There's good news for would-be homebuyers with federal student loans who are enrolled in government repayment programs for struggling borrowers.
The nation's largest purchaser and guarantor of mortgages, Fannie Mae, now says that it won't hold it against borrowers if the monthly payments they're making on their student loans aren't even covering the interest they owe.
When the monthly payments on your student loans are too small to cover the interest that's owed, you've got a loan that's "negatively amortizing" -- the outstanding balance is getting bigger, rather than smaller, each month.
That's not an unusual situation for borrowers who have enrolled in income-driven repayment (IDR) plans like PAYE and REPAYE, which let them devote as little as 10% or 15% of their monthly discretionary income to repaying their federal student loan debt.
These programs can be great for struggling borrowers, because they can significantly reduce your monthly payment. According to the latest figures from the Department of Education, about 6.5 million Americans are currently paying back $333 billion in educational debt in an IDR plan.
The trade off of these plans is that by stretching payments out over a longer period of time -- up to 20 or 25 years -- your overall repayment costs may increase dramatically. This is particularly true for borrowers who don't end up qualifying for loan forgiveness.
As I detailed in a recent Forbes column, it used to be that if the monthly payments borrowers were making in an IDR plan weren't big enough to fully amortize their loan, Fannie Mae would not accept that payment for purposes of calculating your debt-to-income (DTI) ratio.
That's important because the monthly payments you make on everything from student loans to credit cards and car payments can push your DTI past the maximum limits set by Fannie Mae, Freddie Mac and FHA.
Until now, if your monthly student loan payment wasn't big enough to pay off your loan in 25 years, Fannie Mae expected lenders to either calculate a monthly payment that would fully amortize your loans, or use an amount equal to 1 percent of the outstanding balance.

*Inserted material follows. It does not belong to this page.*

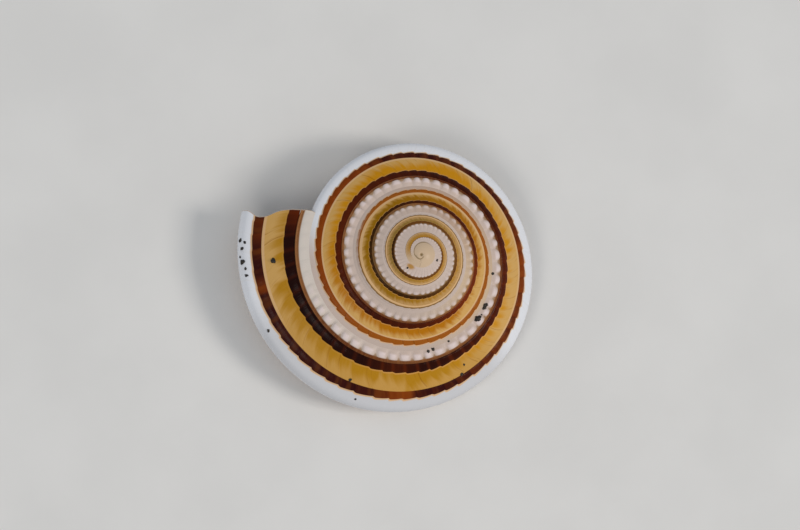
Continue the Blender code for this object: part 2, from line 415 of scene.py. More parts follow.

If you were paying off $49,000 in student loans at 6.8 percent interest in an IDR plan like REPAYE, your monthly payments with an adjusted gross income of $50,000 would start out at $266 a month.
The monthly payment required to fully amortize that loan based on the 25-year term specified by Fannie Mae would be $340. Alternately, plugging 1 percent of the loan balance into the DTI formula would be $490 a month.
The new guidelines let mortgage lenders use the monthly student loan payment information provided on the borrower's credit report to calculate DTI. So if you're enrolled in an IDR plan, lenders can use the monthly payment associated with the plan to calculate your DTI -- even if that payment does not cover all of the interest you owed that month.
Another new twist that can work in your favor: If somebody else is paying down your student loans (or if you've got credit cards or auto loans being repaid by a benefactor) Fannie Mae will let mortgage lenders ignore those debts when calculating your DTI.
"We understand the significant role that a monthly student loan payment plays in a potential home buyer's consideration to take on a mortgage, and we want to be a part of the solution," said Fannie Mae's Jonathan Lawless in a press release.
As many borrowers learned during the housing downturn, just because you can qualify to buy a house doesn't mean that you should.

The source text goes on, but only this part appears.